You may have heard the saying, "Idle hands are the devil's playthings." Idleness leads to boredom which in turn leads to becoming a busybody and a troublemaker. "A troublemaker and a villain, who goes about with a corrupt mouth, who winks maliciously with his eye, signals with his feet and motions with his fingers, who plots evil with deceit in his heart---he always stirs up conflict. Therefore disaster will overtake him in an instant; he will suddenly be destroyed---without remedy." (Proverbs 6:12-15) The Apostle Paul noted the same relationship between being lazy and being a troublemaker in one of his letters to the people of Thessalonica, "We hear that some among you are idle and disruptive. They are not busy; they are busybodies. Such people we command and urge in the Lord Jesus Christ to settle down and earn the food they eat." (2 Thessalonians 3:11-12) He said something similar to his friend Timothy about women in the community who were not hard workers and who did not keep their households in order, "Besides, they get into the habit of becoming idle and going about from house to house. And not only do they become idlers, but also busybodies who talk nonsense, saying things they ought not to." (1 Timothy 5:13) In Paul's day the men mostly did the work of earning a living and the women did most of the household chores and child-rearing. So he says to the people of his day, "Men, be responsible and get up every morning and go to your jobs and provide for your household. Then you won't become troublemakers and villains. Women, keep your households in order and stay closely involved in your children's lives. Then you won't have time to run around spreading gossip to the neighbors."

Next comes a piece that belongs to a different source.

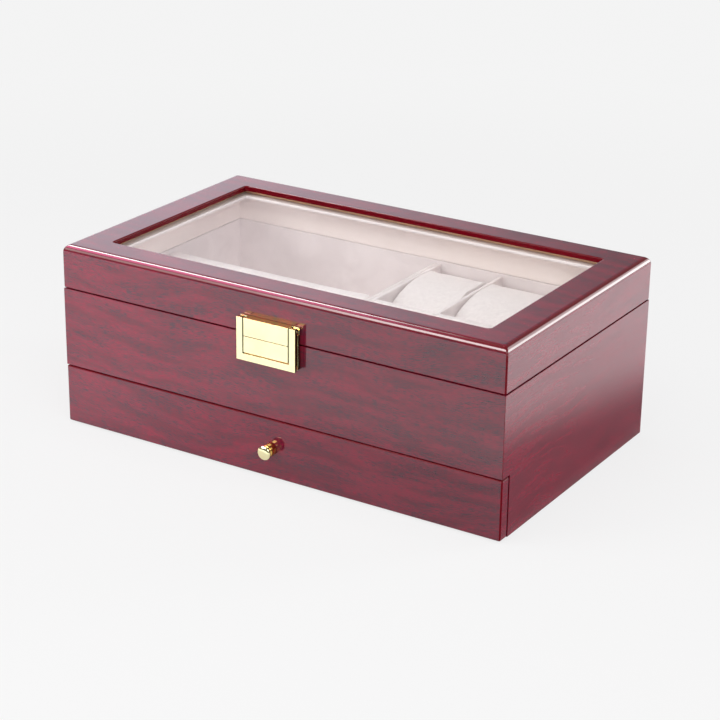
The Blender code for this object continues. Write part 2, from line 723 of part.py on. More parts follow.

Solomon concludes with a list of attitudes and behaviors that the Lord despises. "There are six things the Lord hates, seven that are detestable to Him: haughty eyes, a lying tongue, hands that shed innocent blood, a heart that devises wicked schemes, feet that are quick to rush into evil, a false witness who pours out lies and a person who stirs up conflict in the community." (Proverbs 6:16-19) The king sees a relationship between a lazy spirit and these deplorable attitudes and behaviors, saying something like, "Lazy people have a haughty spirit, believing they are too good to toil every day like the rest of us. They are also more likely to lie and make up excuses for why they aren't accomplishing anything. They might even resort to robbery or bloodshed to get what they need. If nothing else, they will become idle, and that will lead to meddling in other people's business. The Lord hates it when someone stirs up trouble. He is a God of peace and it honors Him when we live peacefully among our neighbors."

Solomon is speaking about the person who is physically and mentally able to perform a job, and who knows he or she ought to perform a job, but who simply does not want to. He warns us that the wise person is not idle, for idleness leads to other sins. Godly wisdom will help us to set good goals for our lives, godly wisdom will make us capable of achieving these goals, and godly wisdom will help us be productive members of society. There are at least 555 references to the word "work" in the Bible. God the Father and God the Son are always at work. (John 5:17) God the Holy Spirit is always at work, leading sinners to repentance and giving guidance to believers. We can honor our Lord by doing good honest work at home or at our jobs, being thankful for the health and strength He's given us, achieving godly goals for ourselves and for our families.